There is a school of thought whereby "programming" is the act of coding itself. To put it in other words, it is a process of manipulating a formal system to cause effects in the world. That system could be a linear stream of symbols, or a 2D space of tiles, or any of myriad forms, but in the end much of the "pleasure of programming" is attributable to the possibility of play with such a system.

To jump a bit ahead, consider the Leap Motion controller. What if we had a system built where we can sculpt 3D geometries and had a way to map these "sculptures" to programs for doing various things? I say this 'cos "programming", a lot of the times, feels like origami to me when I'm actually coding. Lisps, in particular, evoke that feeling strongly.
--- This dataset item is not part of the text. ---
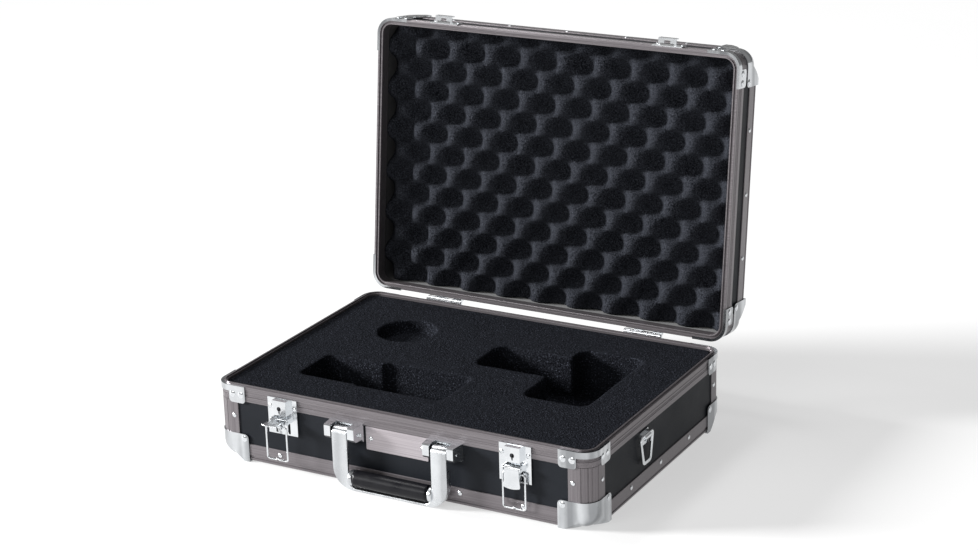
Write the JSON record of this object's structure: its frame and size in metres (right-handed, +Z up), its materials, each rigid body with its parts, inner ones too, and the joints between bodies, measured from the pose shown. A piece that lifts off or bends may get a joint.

So, I'm excited about Leap Motion for the potential impact it can have on "programming".

I think representations are important, and the "school of direct manipulation" misses this point. Just because we have great computing power at our finger tips today, we won't revert to using roman numerals for numbers. One way to interpret the claims of proponents of direct manipulation is that programming ought to be a dialogue between a representation and the effect on the world instead of a monologue or, at best, a long distance call.

Bret has expressed favour for dynamic representations in some of his writings, but I'm not entirely sure that they are the best for dynamic processes. There is nothing uncool about static representations like code. (Well, that's all we've had for ages now, anyway.) What we've been lacking is a variety of static representations, since language has been central to our programming culture and history. What would an alien civilization program in if they had multidimensional communication means?

To conclude, my current belief is that anyone searching for "the one language" or "the one system" to rule them all is trying to find Joshu's "Mu" by studying scriptures. Every system (a.k.a. representation) is going to have certain aspects that it handles well and certain others that it does poorly on. That ought to be a theorem or something, but I'm not sophisticated enough, yet, to formally articulate that :)



Ok, just saw the talk and Bret's certainly referring to Erlang here.